Saturday, November 21, 2015

Reading 30 : Course of Action maps

Citation:
Hammond, Tracy Anne, et al. "A Sketch Recognition System for Recognizing Free-Hand Course of Action Diagrams." IAAI. 2010.
Summary: 
Course of Action diagrams are used by military commanders to plan field operations, with various symbols used to represent troops, supplies, obstacles and movement patterns. An important aspect is the use of domain specific information to tune the recognition algorithm.

Discussion:
Initially, the grouping algorithm detemines which recognizer to send the strokes, PaleoSketch for geometric primitives, and a HWR for text and decision graphics. The segmentation is done by breaking every stroke into a series of lines, and then using Paleosketch.Primitive recognition is done using an extended version of PaleoSketch, which can be combined with LADDER to form more complex shapes. The system also recognizes dashed primitives, decision points (10-line stars), and handwriting. It also uses an improved version of LADDER, CALVIN which uses heuristics to account for confidence values of shape decisions. Some of the other recognised shapes are phase/boundary line, arrows , obstacles and decision graphics.

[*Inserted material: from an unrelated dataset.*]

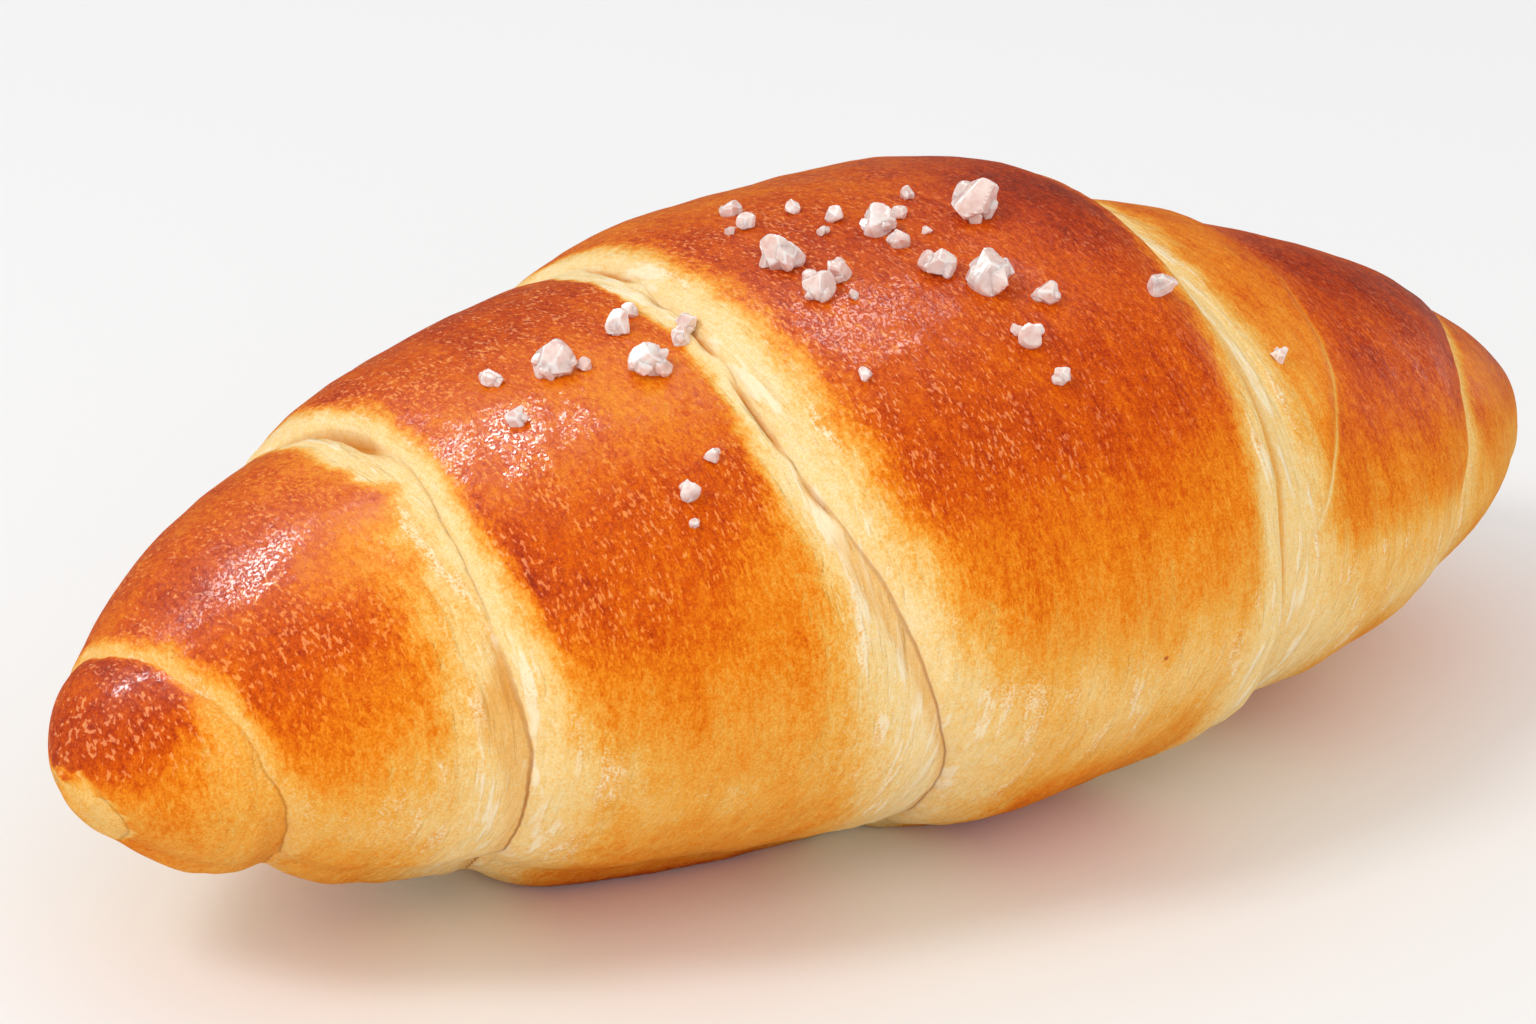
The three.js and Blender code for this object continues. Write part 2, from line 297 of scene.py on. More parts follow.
def rest_on_table(z):
    """The table under the roll, with a rounded start."""
    soft = (z + BASE_ROUND) ** 2 / (4 * BASE_ROUND)
    return np.where(z < -BASE_ROUND, 0, np.where(z > BASE_ROUND, z, soft))


def crust_surface(along, turn, pale=0.3):
    """A spindle whose girth is (1 - reach^full)^taper, lifted on its axis and
    pressed on the table, with the rolled layers and the skin's relief added
    along its radius, and the lips leaning over their creases."""
    left, right = edges_at(turn)
    reach = np.clip(np.abs(along) / (LENGTH / 2), 0, 1)
    is_left = along < 0
    tip = {name: np.where(is_left, LEFT_TIP[name], RIGHT_TIP[name]) for name in LEFT_TIP}
    girth = (1 - (reach * tip["blunt"]) ** tip["full"]) ** tip["taper"]
    girth = girth * np.sqrt(1 - reach ** tip["cap"])
    lift = SHOULDER_LIFT["high"] * bell(along - SHOULDER_LIFT["at"], SHOULDER_LIFT["wide"])
    axis = tip["axis"] + (AXIS_HEIGHT - tip["axis"]) * (1 - reach ** tip["bend"]) + lift
    angle = turn * TAU
    fade = np.clip(girth / 0.5, 0, 1)
    rough = np.stack(np.broadcast_arrays(
        along, HALF_WIDTH * girth * np.sin(angle),
        axis - HALF_HEIGHT * girth * np.cos(angle)), -1)
    relief = fade * (wound_layers(along, turn) + fine_relief(rough, pale))
    wide = np.maximum(0, HALF_WIDTH * girth + relief)
    high = np.maximum(0, HALF_HEIGHT * girth + relief)
    down = np.cos(angle)
    press = 1 + SAG * smooth(0.35, 1, down) + BASE_FLAT * smooth(0.9, 1, down)
    lean = 0
    middle, half = TUCK_PLACE
    for k in range(4):
        lean = lean - TUCK_LEFT[k] * bell(along - left[k] - middle, half) * (along > left[k])
        lean = lean + TUCK_RIGHT[k] * bell(right[k] - along - middle, half) * (along < right[k])
    return np.stack(np.broadcast_arrays(
        along + lean * fade * apart(turn), wide * np.sin(angle),
        rest_on_table(axis - high * down * press)), -1)


def column_seams(turn):
    """Seams that the grid's columns follow.  Along the underside they slide
    back by one turn, because the strip winds on there."""
    near = UNDER_TURNS

    def seams(at):
        left, right = edges_at(at)
        second = np.clip(right[2], right[3] + 5, right[1] - 4)
        return np.stack([left[1], left[2], left[3], right[3], second, right[1]], -1)

    own = seams(np.clip(turn, near, 1 - near))
    first, final = seams(np.array([near])), seams(np.array([1 - near]))
    u = np.where(turn < near, (turn + near) / (2 * near), (turn - 1 + near) / (2 * near))
    mixed = final + (first - final) * smooth(0, 1, u)[:, None]
    under = (turn < near) | (turn > 1 - near)
    return np.where(under[:, None], mixed, own)


def column_shares(count, first, last):
    """Places of `count` columns across a band, 0 to 1, closer together at the
    two seams: gaps grow from `first` and `last` to 1 over a seventh."""
    u = (np.arange(count) + 0.5) / count
    gap = np.minimum(1, np.minimum(first + (1 - first) * u * 7, last + (1 - last) * (1 - u) * 7))
    return np.concatenate([[0], np.cumsum(gap)[:-1]]) / gap.sum()


def crust_grid():
    """Grid of (place along, turn): rows round the roll, columns that follow
    the seams."""
    turn = np.arange(ROWS) / ROWS
    ends = np.full((ROWS, 1), LENGTH / 2)
    seams = np.concatenate([-ends, column_seams(turn), ends], 1)
    along = []
    for j, count in enumerate(BAND_COLUMNS):
        first = TIP_GAP if j == 0 else SEAM_GAP
        last = TIP_GAP if j == len(BAND_COLUMNS) - 1 else SEAM_GAP
        share = column_shares(count, first, last)
        along.append(seams[:, j:j + 1] + (seams[:, j + 1:j + 2] - seams[:, j:j + 1]) * share)
    along = np.concatenate(along, 1)[:, 1:]
    return along, np.broadcast_to(turn[:, None], along.shape)


# How brown each band is: [degrees from the top towards the front, level].
BAND_BAKE = [
    [(-30, 0.80), (0, 0.76), (45, 0.76), (60, 0.73), (75, 0.68), (90, 0.56), (110, 0.48),
     (130, 0.42), (150, 0.50)],
    [(-30, 0.69), (45, 0.69), (60, 0.66), (70, 0.61), (80, 0.53), (90, 0.46), (100, 0.37),
     (120, 0.31), (145, 0.42)],
    [(-30, 0.74), (0, 0.68), (15, 0.66), (50, 0.70), (60, 0.67), (70, 0.62), (80, 0.54),
     (90, 0.47), (100, 0.40), (110, 0.35), (120, 0.35), (135, 0.42), (150, 0.50)],
    [(-30, 0.64), (-20, 0.70), (0, 0.72), (20, 0.75), (45, 0.75), (58, 0.70), (70, 0.60),
     (80, 0.49), (90, 0.41), (100, 0.31), (110, 0.26), (120, 0.33), (132, 0.50), (150, 0.52)],
    [(0, 0.57), (30, 0.55), (55, 0.46), (70, 0.36), (80, 0.28), (100, 0.28), (120, 0.38),
     (140, 0.42)],
    [(-10, 0.72), (10, 0.83), (30, 0.83), (45, 0.80), (60, 0.70), (70, 0.57), (80, 0.52),
     (90, 0.32), (110, 0.22), (130, 0.42)],
    [(0, 0.70), (45, 0.66), (65, 0.60), (80, 0.45), (100, 0.36), (130, 0.45)],
]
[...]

Reading 29: Hand-Drawn Concept Maps

Citation:
Jiang, Yingying, et al. "Structuring and manipulating hand-drawn concept maps." Proceedings of the 14th international conference on Intelligent user interfaces. ACM, 2009.
 
Summary:
Concept maps are extensively used in visualization. Also, anything drawn by a person on a map is a mental map of some sort. This paper presents a way of recognizing these concept maps on a hand drawn sketch. We believe some of these recognition concepts can also be used in drawings on maps.

Discussion:
The stages in this approach are preprocessing, partitioning the graph into subgraphs, extracting the block of each subgraph using dynamic programming, and finally generating the concept map's structure.The authors also created a set of intelligent gestures that could be used to directly modify the extracted figures. The paper looks similar to the multi-stroke paper in its graph-based approach of merging strokes.